* Start *

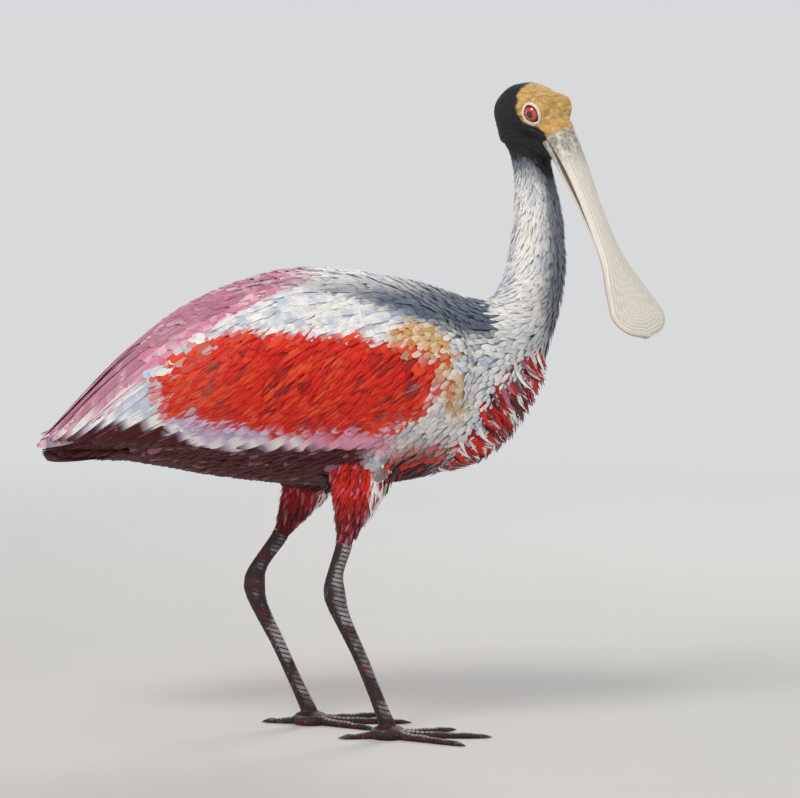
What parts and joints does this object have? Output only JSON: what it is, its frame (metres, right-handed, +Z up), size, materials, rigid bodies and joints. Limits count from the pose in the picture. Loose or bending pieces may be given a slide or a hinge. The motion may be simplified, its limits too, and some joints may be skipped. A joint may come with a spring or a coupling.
{
  "type": "roseate spoonbill",
  "caption": "Still, life-size standing wading bird with a long spoon-ended bill, folded rosy wings, a pale neck and a bare buff and black head.",
  "frame": {"origin": "on the ground, under the middle of the bird's own box", "axes": "+X the way the bird faces, +Y its left side, +Z up"},
  "size_m": [0.4956, 0.1732, 0.515],
  "materials": {
    "body_plumage": "matt overlapping feathers, white with grey and rose",
    "neck_plumage": "short soft white feathers with blue-grey shading",
    "wing_plumage": "scarlet and pink overlapping feathers",
    "tail_plumage": "long smooth feathers",
    "plume": "soft curled red and maroon feathers",
    "bare_head": "bare wrinkled buff skin with a black band",
    "bill": "pale ridged horn, slightly waxy",
    "eye": "wet and glossy",
    "leg_skin": "dark scaled skin, satin",
    "claw": "dark polished horn"
  },
  "bodies": {
    "root": {"trunk": "body_plumage", "neck_lower": "neck_plumage", "neck_upper": "neck_plumage", "head": "bare_head", "eye_left": "eye", "eye_right": "eye", "bill_upper": "bill", "bill_lower": "bill", "tail": "tail_plumage", "wing_left": "wing_plumage", "wing_right": "wing_plumage", "breast_plume": "plume", "thigh_left": "plume", "thigh_right": "plume", "shank_left": "leg_skin", "shank_right": "leg_skin", "tarsus_left": "leg_skin", "tarsus_right": "leg_skin", "foot_left": "leg_skin", "foot_right": "leg_skin", "toe_left_inner": "leg_skin", "toe_left_middle": "leg_skin", "toe_left_outer": "leg_skin", "toe_left_hind": "leg_skin", "toe_right_inner": "leg_skin", "toe_right_middle": "leg_skin", "toe_right_outer": "leg_skin", "toe_right_hind": "leg_skin", "web_left_inner": "leg_skin", "web_left_outer": "leg_skin", "web_right_inner": "leg_skin", "web_right_outer": "leg_skin", "claw_left_inner": "claw", "claw_left_middle": "claw", "claw_left_outer": "claw", "claw_left_hind": "claw", "claw_right_inner": "claw", "claw_right_middle": "claw", "claw_right_outer": "claw", "claw_right_hind": "claw"}
  },
  "joints": []
}
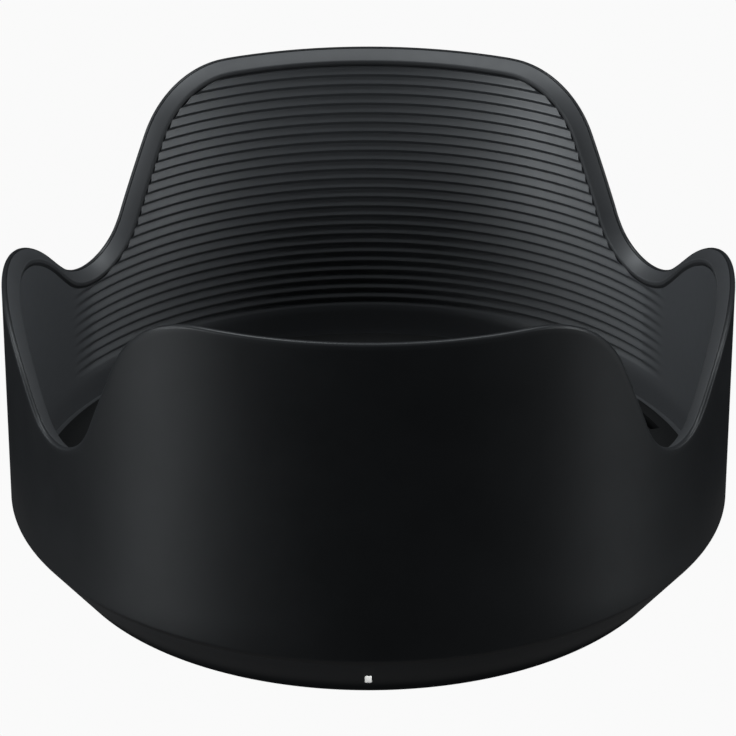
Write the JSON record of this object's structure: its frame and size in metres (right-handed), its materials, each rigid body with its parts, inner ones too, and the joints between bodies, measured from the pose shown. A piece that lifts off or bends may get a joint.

* End *

**Stated task**
Output the records above in their entirety, exactly.

**Result of this exercise**
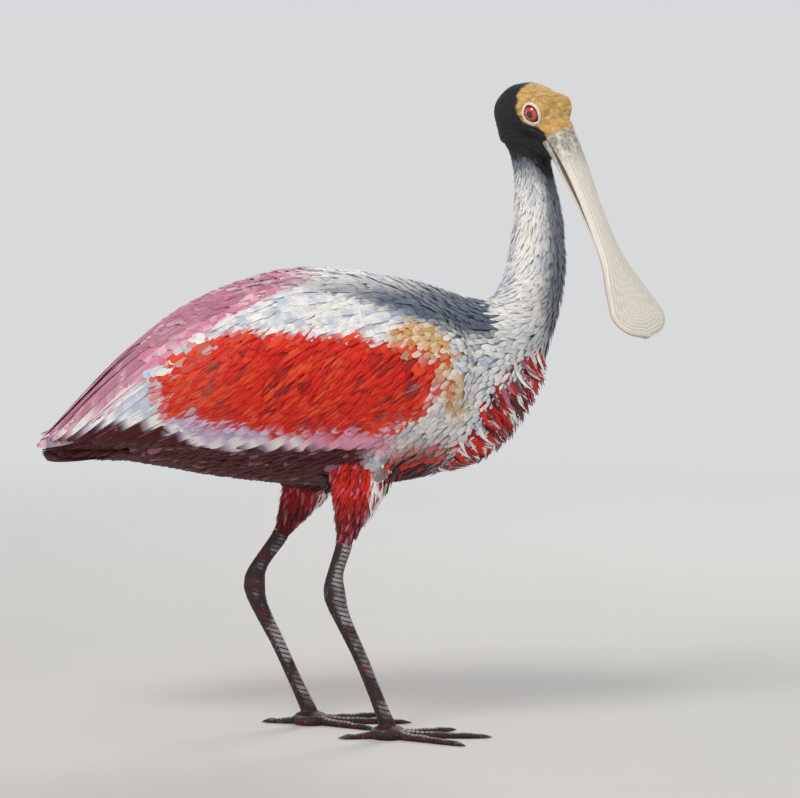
What parts and joints does this object have? Output only JSON: what it is, its frame (metres, right-handed, +Z up), size, materials, rigid bodies and joints. Limits count from the pose in the picture. Loose or bending pieces may be given a slide or a hinge. The motion may be simplified, its limits too, and some joints may be skipped. A joint may come with a spring or a coupling.
{
  "type": "roseate spoonbill",
  "caption": "Still, life-size standing wading bird with a long spoon-ended bill, folded rosy wings, a pale neck and a bare buff and black head.",
  "frame": {"origin": "on the ground, under the middle of the bird's own box", "axes": "+X the way the bird faces, +Y its left side, +Z up"},
  "size_m": [0.4956, 0.1732, 0.515],
  "materials": {
    "body_plumage": "matt overlapping feathers, white with grey and rose",
    "neck_plumage": "short soft white feathers with blue-grey shading",
    "wing_plumage": "scarlet and pink overlapping feathers",
    "tail_plumage": "long smooth feathers",
    "plume": "soft curled red and maroon feathers",
    "bare_head": "bare wrinkled buff skin with a black band",
    "bill": "pale ridged horn, slightly waxy",
    "eye": "wet and glossy",
    "leg_skin": "dark scaled skin, satin",
    "claw": "dark polished horn"
  },
  "bodies": {
    "root": {"trunk": "body_plumage", "neck_lower": "neck_plumage", "neck_upper": "neck_plumage", "head": "bare_head", "eye_left": "eye", "eye_right": "eye", "bill_upper": "bill", "bill_lower": "bill", "tail": "tail_plumage", "wing_left": "wing_plumage", "wing_right": "wing_plumage", "breast_plume": "plume", "thigh_left": "plume", "thigh_right": "plume", "shank_left": "leg_skin", "shank_right": "leg_skin", "tarsus_left": "leg_skin", "tarsus_right": "leg_skin", "foot_left": "leg_skin", "foot_right": "leg_skin", "toe_left_inner": "leg_skin", "toe_left_middle": "leg_skin", "toe_left_outer": "leg_skin", "toe_left_hind": "leg_skin", "toe_right_inner": "leg_skin", "toe_right_middle": "leg_skin", "toe_right_outer": "leg_skin", "toe_right_hind": "leg_skin", "web_left_inner": "leg_skin", "web_left_outer": "leg_skin", "web_right_inner": "leg_skin", "web_right_outer": "leg_skin", "claw_left_inner": "claw", "claw_left_middle": "claw", "claw_left_outer": "claw", "claw_left_hind": "claw", "claw_right_inner": "claw", "claw_right_middle": "claw", "claw_right_outer": "claw", "claw_right_hind": "claw"}
  },
  "joints": []
}
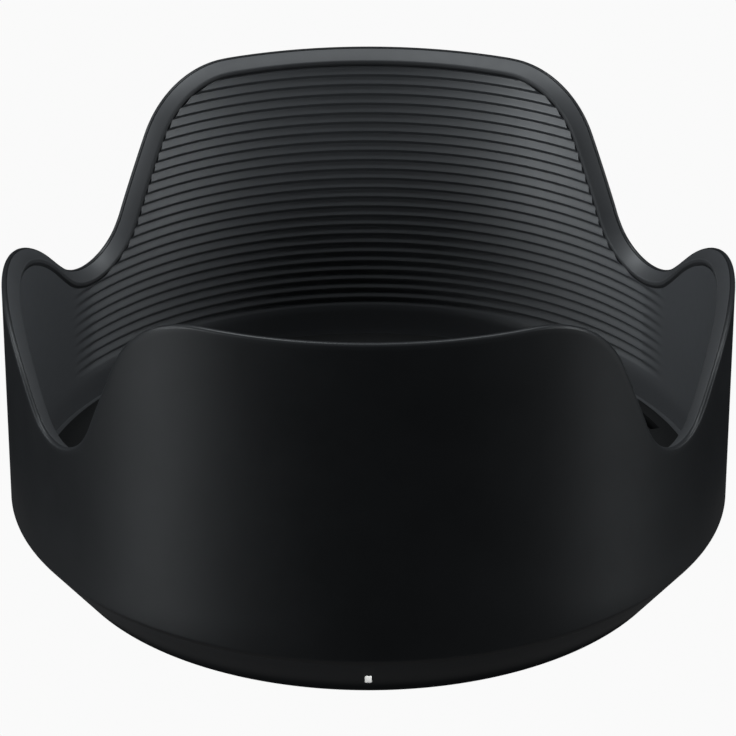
Write the JSON record of this object's structure: its frame and size in metres (right-handed), its materials, each rigid body with its parts, inner ones too, and the joints between bodies, measured from the pose shown. A piece that lifts off or bends may get a joint.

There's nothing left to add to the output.